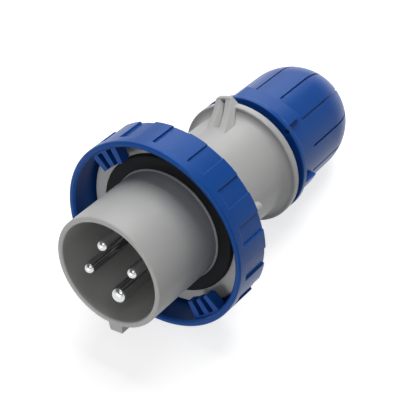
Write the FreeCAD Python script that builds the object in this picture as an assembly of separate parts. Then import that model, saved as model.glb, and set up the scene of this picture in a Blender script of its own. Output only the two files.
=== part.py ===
import FreeCAD, Part
import math
import os

from FreeCAD import Placement, Rotation, Vector

# Pin and sleeve plug, four pins, watertight, with a bayonet coupling ring and a cable gland.
# Every piece is built about the plug's own axis: X runs from the mouth to the gland, the mouth is at
# X = 0, and angles turn from +Y towards +Z. The finished plug is then laid on a table, where it rests
# on two pads of the coupling ring and on the gland nut. All lengths are millimetres, angles degrees.

# Collar, the tube that slides into the socket
collar_length = 38.5
collar_radius = 24.75
collar_wall = 2.4
rim_rounding = 0.8
foot_height = 0.5
foot_length = 0.8

# Key rib along the outside of the collar
key_angle = 261.0
key_height = 4.4
key_base_width = 7.0
key_top_width = 5.6
key_start = 0.4
key_length = 29.6
key_rounding = 1.7

# Flange of the front body, which carries the face gasket and traps the ring
flange_thickness = 3.3
flange_gap = 1.4
gasket_thickness = 2.5
gasket_radius = 31.0
gasket_rounding = 0.7
seat_gap = 0.05

# Hub that the ring turns on, and the spigot that plugs into the rear housing
hub_radius = 27.0
hub_length = 2.8
spigot_wall = 2.0
spigot_clearance = 0.1
body_seal_section = 0.45
body_seal_setback = 5.4

# Coupling ring
ring_overhang = 9.8
ring_radius = 42.2
ring_wall = 2.8
ring_web = 2.6
ring_running_gap = 0.2
ring_bore_clearance = 0.08
ring_lip_rounding = 0.9
ring_back_chamfer = 0.5
pad_count = 16
pad_share = 0.5
pad_height = 0.9
pad_front_band = 4.3
pad_centre_angle = 281.25

# Bayonet lugs inside the ring's mouth
lug_count = 2
lug_angle = 47.0
lug_span = 21.5
lug_setback = 2.6
lug_thickness = 5.0
lug_reach = 7.7
lug_slot_count = 2
lug_slot_span = 4.3
lug_slot_depth = 4.0
lug_slot_root = 0.7
lug_ramp = 1.2

# Contact carrier and the four contacts
carrier_depth = 38.2
carrier_length = 16.0
carrier_ledge = 2.0
carrier_ledge_height = 1.2
carrier_clearance = 0.1
carrier_wall_height = 9.0
carrier_wall_width = 1.8
pin_circle_radius = 11.15
pin_recess = 1.4
phase_pin_radius = 2.5
earth_pin_radius = 3.5
earth_angle = 248.5
pin_tip_height = 1.5
pin_seat_step = 0.4
pin_hole_clearance = 0.05
terminal_collar = 1.3
terminal_length = 13.0
wire_hole_radius = 1.9
wire_hole_depth = 10.0
terminal_screw_radius = 1.5
terminal_screw_setback = 4.5
terminal_screw_slot = 0.6
retainer_thickness = 1.9
retainer_width = 2.6

# Rear housing
shoulder_radius = 29.5
shoulder_length = 2.3
neck_radius = 27.4
neck_length = 9.6
barrel_radius = 23.6
barrel_wall = 3.0
taper_length = 5.6
rear_flange_radius = 27.6
rear_flange_face = 91.2
rear_flange_thickness = 3.1
rear_flange_rounding = 0.7
rear_fillet = 0.8
thread_radius = 20.5
thread_length = 15.7
throat_radius = 15.5
throat_ledge = 2.2
throat_ledge_height = 4.0

# Screw towers on the housing, and their screws
tower_count = 2
tower_angle = 172.0
tower_offset = 25.2
tower_radius = 2.3
tower_end = 67.8
tower_rounding = 0.5
tower_recess_radius = 1.4
tower_recess_depth = 5.0
screw_head_radius = 1.3
screw_head_height = 1.4
screw_radius = 0.85
screw_clearance = 0.12
screw_bite = 4.6
screw_slot_width = 0.5

# Slotted arm that climbs over the housing's rear flange
boss_angle = 35.7
boss_offset = 16.3
boss_width = 6.5
boss_radius = 30.6
boss_start = 76.2
boss_sag = 0.5
boss_ear_length = 2.6
boss_ear_step = 0.8
boss_rounding = 0.8
boss_hollow_start = 84.6
boss_hollow_seat = 0.6
boss_slot_width = 2.5
boss_slot_start = 78.2
boss_slot_floor = 15.2
boss_slot_run = 1.6
boss_end_wall = 2.2
boss_eye_radius = 1.0
boss_eye_depth = 1.8

# Gland nut
nut_gap = 0.3
nut_neck_length = 3.8
nut_neck_radius = 23.7
nut_flange_length = 2.8
nut_flange_radius = 27.6
nut_flange_rounding = 0.5
nut_radius = 24.7
nut_taper = 0.5
nut_pad_length = 8.8
nut_dome_start = 131.7
nut_dome_radius = 25.3
nut_length = 54.9
nut_end_rounding = 1.2
nut_pad_count = 3
nut_pad_angle = 97.7
nut_pad_span = 60.0
nut_pad_radius = 25.7
nut_pad_corner_radius = 27.3
nut_groove_count = 12
nut_groove_angle = 11.7
nut_groove_setback = 2.6
nut_groove_width = 0.9
nut_groove_depth = 0.8
nut_thread_clearance = 0.08
nut_cone_start_radius = 19.5
nut_cone_end_radius = 14.5
nut_cone_end = 134.5
nut_entry_radius = 9.0
nut_entry_flare = 3.0
nut_mark_angle = 131.5
nut_mark_offset = 26.5
nut_mark_radius = 1.1
nut_mark_depth = 2.0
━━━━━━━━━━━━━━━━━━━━
● **Task to carry out**: From the listing above, extract every line exactly as it stands.

● **Exercise result**:
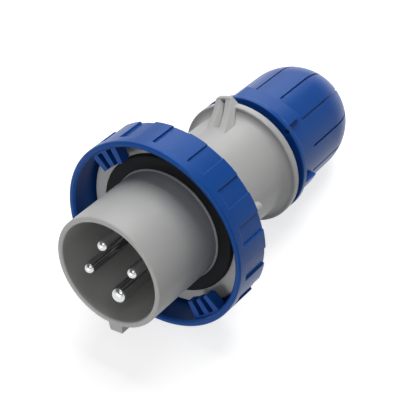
Write the FreeCAD Python script that builds the object in this picture as an assembly of separate parts. Then import that model, saved as model.glb, and set up the scene of this picture in a Blender script of its own. Output only the two files.
=== part.py ===
import FreeCAD, Part
import math
import os

from FreeCAD import Placement, Rotation, Vector

# Pin and sleeve plug, four pins, watertight, with a bayonet coupling ring and a cable gland.
# Every piece is built about the plug's own axis: X runs from the mouth to the gland, the mouth is at
# X = 0, and angles turn from +Y towards +Z. The finished plug is then laid on a table, where it rests
# on two pads of the coupling ring and on the gland nut. All lengths are millimetres, angles degrees.

# Collar, the tube that slides into the socket
collar_length = 38.5
collar_radius = 24.75
collar_wall = 2.4
rim_rounding = 0.8
foot_height = 0.5
foot_length = 0.8

# Key rib along the outside of the collar
key_angle = 261.0
key_height = 4.4
key_base_width = 7.0
key_top_width = 5.6
key_start = 0.4
key_length = 29.6
key_rounding = 1.7

# Flange of the front body, which carries the face gasket and traps the ring
flange_thickness = 3.3
flange_gap = 1.4
gasket_thickness = 2.5
gasket_radius = 31.0
gasket_rounding = 0.7
seat_gap = 0.05

# Hub that the ring turns on, and the spigot that plugs into the rear housing
hub_radius = 27.0
hub_length = 2.8
spigot_wall = 2.0
spigot_clearance = 0.1
body_seal_section = 0.45
body_seal_setback = 5.4

# Coupling ring
ring_overhang = 9.8
ring_radius = 42.2
ring_wall = 2.8
ring_web = 2.6
ring_running_gap = 0.2
ring_bore_clearance = 0.08
ring_lip_rounding = 0.9
ring_back_chamfer = 0.5
pad_count = 16
pad_share = 0.5
pad_height = 0.9
pad_front_band = 4.3
pad_centre_angle = 281.25

# Bayonet lugs inside the ring's mouth
lug_count = 2
lug_angle = 47.0
lug_span = 21.5
lug_setback = 2.6
lug_thickness = 5.0
lug_reach = 7.7
lug_slot_count = 2
lug_slot_span = 4.3
lug_slot_depth = 4.0
lug_slot_root = 0.7
lug_ramp = 1.2

# Contact carrier and the four contacts
carrier_depth = 38.2
carrier_length = 16.0
carrier_ledge = 2.0
carrier_ledge_height = 1.2
carrier_clearance = 0.1
carrier_wall_height = 9.0
carrier_wall_width = 1.8
pin_circle_radius = 11.15
pin_recess = 1.4
phase_pin_radius = 2.5
earth_pin_radius = 3.5
earth_angle = 248.5
pin_tip_height = 1.5
pin_seat_step = 0.4
pin_hole_clearance = 0.05
terminal_collar = 1.3
terminal_length = 13.0
wire_hole_radius = 1.9
wire_hole_depth = 10.0
terminal_screw_radius = 1.5
terminal_screw_setback = 4.5
terminal_screw_slot = 0.6
retainer_thickness = 1.9
retainer_width = 2.6

# Rear housing
shoulder_radius = 29.5
shoulder_length = 2.3
neck_radius = 27.4
neck_length = 9.6
barrel_radius = 23.6
barrel_wall = 3.0
taper_length = 5.6
rear_flange_radius = 27.6
rear_flange_face = 91.2
rear_flange_thickness = 3.1
rear_flange_rounding = 0.7
rear_fillet = 0.8
thread_radius = 20.5
thread_length = 15.7
throat_radius = 15.5
throat_ledge = 2.2
throat_ledge_height = 4.0

# Screw towers on the housing, and their screws
tower_count = 2
tower_angle = 172.0
tower_offset = 25.2
tower_radius = 2.3
tower_end = 67.8
tower_rounding = 0.5
tower_recess_radius = 1.4
tower_recess_depth = 5.0
screw_head_radius = 1.3
screw_head_height = 1.4
screw_radius = 0.85
screw_clearance = 0.12
screw_bite = 4.6
screw_slot_width = 0.5

# Slotted arm that climbs over the housing's rear flange
boss_angle = 35.7
boss_offset = 16.3
boss_width = 6.5
boss_radius = 30.6
boss_start = 76.2
boss_sag = 0.5
boss_ear_length = 2.6
boss_ear_step = 0.8
boss_rounding = 0.8
boss_hollow_start = 84.6
boss_hollow_seat = 0.6
boss_slot_width = 2.5
boss_slot_start = 78.2
boss_slot_floor = 15.2
boss_slot_run = 1.6
boss_end_wall = 2.2
boss_eye_radius = 1.0
boss_eye_depth = 1.8

# Gland nut
nut_gap = 0.3
nut_neck_length = 3.8
nut_neck_radius = 23.7
nut_flange_length = 2.8
nut_flange_radius = 27.6
nut_flange_rounding = 0.5
nut_radius = 24.7
nut_taper = 0.5
nut_pad_length = 8.8
nut_dome_start = 131.7
nut_dome_radius = 25.3
nut_length = 54.9
nut_end_rounding = 1.2
nut_pad_count = 3
nut_pad_angle = 97.7
nut_pad_span = 60.0
nut_pad_radius = 25.7
nut_pad_corner_radius = 27.3
nut_groove_count = 12
nut_groove_angle = 11.7
nut_groove_setback = 2.6
nut_groove_width = 0.9
nut_groove_depth = 0.8
nut_thread_clearance = 0.08
nut_cone_start_radius = 19.5
nut_cone_end_radius = 14.5
nut_cone_end = 134.5
nut_entry_radius = 9.0
nut_entry_flare = 3.0
nut_mark_angle = 131.5
nut_mark_offset = 26.5
nut_mark_radius = 1.1
nut_mark_depth = 2.0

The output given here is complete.